Néanmoins, de tels éléments de preuves n’ont aucun effet sur l’approche théorique de Waltz. Si Adem souligne à bon escient que Waltz n’est pas toujours constant dans son utilisation des termes et qu’il assimile parfois l’anarchie à la violence, ces éléments ne peuvent contribuer à renverser l’idée maîtresse de l’argument de Waltz. Waltz avance qu’il est essentiel d’identifier deux types d’ordre politique très différents (anarchie et hiérarchie), même s’il s’intéresse bien plus à l’anarchie qu’à la hiérarchie, étant curieux de savoir comment l’ordre est maintenu dans un système anarchique. Pour Waltz, la façon dont l’ordre est maintenu dans un système hiérarchique où les acteurs politiques opèrent en fonction de relations d’autorité subordonnés/supérieurs s’explique presque d’elle-même. L’explication de l’ordre est jugée beaucoup plus difficile dans le contexte d’un système anarchique où le pouvoir règne en roi et maître, chaque État souverain refusant de reconnaître qu’il existe une quelconque situation où un autre État peut exercer son autorité sur lui.
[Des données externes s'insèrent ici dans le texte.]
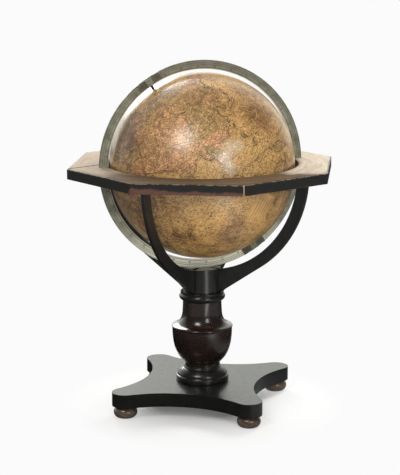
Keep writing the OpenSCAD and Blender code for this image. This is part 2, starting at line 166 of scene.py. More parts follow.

Le fait de ne pas établir une distinction entre deux types d’ordre politique est aggravé de plus belle lorsque Adem déforme la portée de la proposition de Waltz selon laquelle l’anarchie génère un système autonome. Citant Waltz, qui soutient que les États doivent avoir recours à des mesures autonomes pour favoriser leur propre bien-être, Adem avance que le même argument s’applique aux personnes qui fonctionnent au sein de l’État. Il utilise cet argument pour appuyer sa thèse que les systèmes nationaux sont anarchiques. En réalité, d’une perspective « waltzienne », les individus ne fonctionneraient uniquement dans un système autonome que s’il n’y avait aucun système chargé de faire respecter la loi et qu’ils n’auraient d’autres choix que d’user de la force pour se défendre. Une fois de plus, Adem est en mesure de démontrer ses propos en tirant profit de la manière plutôt désinvolte avec laquelle Waltz utilise sa propre terminologie. Néanmoins, l’idée maîtresse de l’argument de Waltz me semble claire, alors que la théorie d’Adem constitue une distorsion de la position de Waltz.
Un second type distinct d’argumentation développé par Adem est l’échec persistant dans l’étude de la politique internationale à considérer la culture de façon significative. Dans ce contexte, Adem se rabat sur Huntington, dont la théorie du choc des civilisations se révèle plus propice aux attaques que la conception du niveau d’analyse systémique ou structurel de Waltz. Waltz, bien entendu, ignore la culture dans son analyse, puisqu’il s’agit d’un niveau d’unité de l’analyse. Adem, en revanche, a recours au concept de pouvoir afin d’établir un lien entre son analyse de l’anarchie et de la hiérarchie d’une part, et sa discussion de la culture d’autre part. Il soutient que l’importance accordée à l’anarchie dans l’étude des relations internationales a également conduit à une préoccupation à l’égard du pouvoir militaire. Croyant qu’il a invalidé le concept d’anarchie internationale, il pense aussi qu’il a créé un espace conceptuel où il veut élaborer la notion de soft power, une idée formulée initialement par J.S. Nye.
En développant cet argument, toutefois, Adem contourne nécessairement la distinction que Waltz établit entre pouvoir structurel et comportemental. Sur la base du pouvoir structurel, il est possible de distinguer l’unipolarité de la multipolarité dans un système anarchique. À l’inverse, Adem avance que dans le système international contemporain, le pouvoir fonctionne de plus en plus en fonction de l’attraction (soft power) que de la coercition (hard power). Si cela s’avère exact, la signification de la polarité internationale s’effondrera. Adem s’appuie sur le cas de la politique étrangère du Japon pour démontrer comment un État important peut exercer son pouvoir d’une manière non coercitive, en avançant que même si d’autres recherches sont nécessaires, il croit que la culture japonaise peut tolérer des transformations politiques extraordinaires et que le Japon a la capacité de fournir le leadership moral nécessaire à la création d’un monde gouverné par le soft power. Il s’agit là d’une idée intrigante, mais que les réalistes sont peu susceptibles de trouver le moindrement plausible.